Over the Hedge (2006) [Widescreen] – DVD
**/**** Image A- Sound A- Extras B-
screenplay by Len Blum and Lorne Cameron & David Hoselton and Karey Kirkpatrick, based on the comic strip by Michael Fry and T Lewis
directed by Tim Johnson & Karey Kirkpatrick
by Walter Chaw It's just a largely inoffensive, vaguely environmentalist (inasmuch as being anti-sprawl is pro-environment) assembly-line animation featuring the usual passel of aging and/or second-run celebrities subbing for trained voice performers as anthropomorphic CGI animal bodies engaged in slapstick, stink jokes, and other interchangeable ephemera for the delight of our toddlers. If you feel as though you've seen Over the Hedge a hundred times already, that's because it's been cobbled together from a hundred other identical pictures; and if you have a little trouble afterwards remembering a thing about it, well, it's only natural that something with no nutritional value would pass right through you. That's not to say there's no fertile ground to be mined here in exploring the line between the natural-natural and the human natural (a line that the Japanese puzzler Pom Poko attempts to describe to similar effect)–safe to say, in fact, that a great satire lies in the suburban morass as viewed through the eyes of the "un-civilized." But Over the Hedge is a slave to the theoretical peanut gallery, resorting to manufacturing a villain and then staging a series of boom/crash operas.
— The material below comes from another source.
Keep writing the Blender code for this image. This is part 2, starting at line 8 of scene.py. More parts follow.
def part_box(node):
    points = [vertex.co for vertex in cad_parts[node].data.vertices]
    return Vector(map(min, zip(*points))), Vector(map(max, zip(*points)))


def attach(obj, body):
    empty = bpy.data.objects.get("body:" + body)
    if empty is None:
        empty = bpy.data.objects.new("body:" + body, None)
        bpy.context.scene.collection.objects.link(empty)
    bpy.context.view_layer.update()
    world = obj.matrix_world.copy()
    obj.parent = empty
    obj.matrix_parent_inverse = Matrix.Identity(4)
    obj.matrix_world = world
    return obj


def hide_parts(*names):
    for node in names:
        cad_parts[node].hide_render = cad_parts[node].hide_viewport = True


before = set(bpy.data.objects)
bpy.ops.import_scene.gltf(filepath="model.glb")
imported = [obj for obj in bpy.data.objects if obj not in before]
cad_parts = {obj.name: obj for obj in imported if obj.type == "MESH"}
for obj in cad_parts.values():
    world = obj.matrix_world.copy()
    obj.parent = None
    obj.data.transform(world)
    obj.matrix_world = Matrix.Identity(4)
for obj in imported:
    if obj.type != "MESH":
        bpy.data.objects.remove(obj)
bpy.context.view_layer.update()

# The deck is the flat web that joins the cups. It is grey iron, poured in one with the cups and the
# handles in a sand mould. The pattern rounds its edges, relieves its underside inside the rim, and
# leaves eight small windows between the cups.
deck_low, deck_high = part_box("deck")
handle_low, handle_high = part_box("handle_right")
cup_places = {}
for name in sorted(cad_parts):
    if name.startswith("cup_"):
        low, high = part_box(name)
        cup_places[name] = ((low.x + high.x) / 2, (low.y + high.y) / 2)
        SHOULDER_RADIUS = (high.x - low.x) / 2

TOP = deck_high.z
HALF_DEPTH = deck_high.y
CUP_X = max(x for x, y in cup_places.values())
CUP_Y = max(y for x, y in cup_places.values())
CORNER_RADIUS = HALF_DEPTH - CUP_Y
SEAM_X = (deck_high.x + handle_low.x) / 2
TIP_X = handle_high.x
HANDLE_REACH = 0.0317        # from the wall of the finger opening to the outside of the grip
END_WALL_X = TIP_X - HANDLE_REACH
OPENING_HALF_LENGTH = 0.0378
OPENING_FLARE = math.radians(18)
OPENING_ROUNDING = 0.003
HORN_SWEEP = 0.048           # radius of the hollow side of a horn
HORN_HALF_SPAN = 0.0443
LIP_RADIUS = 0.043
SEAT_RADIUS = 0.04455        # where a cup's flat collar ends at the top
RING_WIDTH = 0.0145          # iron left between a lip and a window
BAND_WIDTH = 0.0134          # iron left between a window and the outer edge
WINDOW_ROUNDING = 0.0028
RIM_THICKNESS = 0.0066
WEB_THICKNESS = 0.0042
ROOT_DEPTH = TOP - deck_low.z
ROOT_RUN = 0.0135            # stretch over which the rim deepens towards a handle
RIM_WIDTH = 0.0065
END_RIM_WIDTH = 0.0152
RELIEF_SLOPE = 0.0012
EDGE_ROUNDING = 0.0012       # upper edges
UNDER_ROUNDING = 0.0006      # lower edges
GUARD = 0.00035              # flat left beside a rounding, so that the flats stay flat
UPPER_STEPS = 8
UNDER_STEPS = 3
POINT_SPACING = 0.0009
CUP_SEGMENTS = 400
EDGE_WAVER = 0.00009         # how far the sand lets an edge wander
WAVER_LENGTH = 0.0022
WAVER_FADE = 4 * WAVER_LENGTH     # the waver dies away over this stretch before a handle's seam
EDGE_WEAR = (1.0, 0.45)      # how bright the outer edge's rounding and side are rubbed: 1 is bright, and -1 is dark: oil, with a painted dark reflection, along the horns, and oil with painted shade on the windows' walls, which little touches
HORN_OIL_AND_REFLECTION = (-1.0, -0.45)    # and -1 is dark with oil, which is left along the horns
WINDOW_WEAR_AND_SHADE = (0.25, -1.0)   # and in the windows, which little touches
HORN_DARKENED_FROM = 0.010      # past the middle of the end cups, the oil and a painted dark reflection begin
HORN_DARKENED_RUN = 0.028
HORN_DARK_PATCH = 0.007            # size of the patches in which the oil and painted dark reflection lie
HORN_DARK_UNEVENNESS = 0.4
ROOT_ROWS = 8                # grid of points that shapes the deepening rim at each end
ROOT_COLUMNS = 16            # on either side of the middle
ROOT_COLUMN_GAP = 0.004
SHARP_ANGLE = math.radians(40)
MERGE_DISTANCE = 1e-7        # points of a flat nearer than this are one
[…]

Though Pixar's Cars can pretty fairly be described as awful, it's Pixar's legacy of brilliant children's entertainments that DreamWorks has tried to ape with its puerile, art-destroying, post-pop Shrek series, and if Over the Hedge at least resists the scatology that marks Shrek as low entertainment for the lowest common denominator, it still can't quite make that jump from loud noises to real insight and value.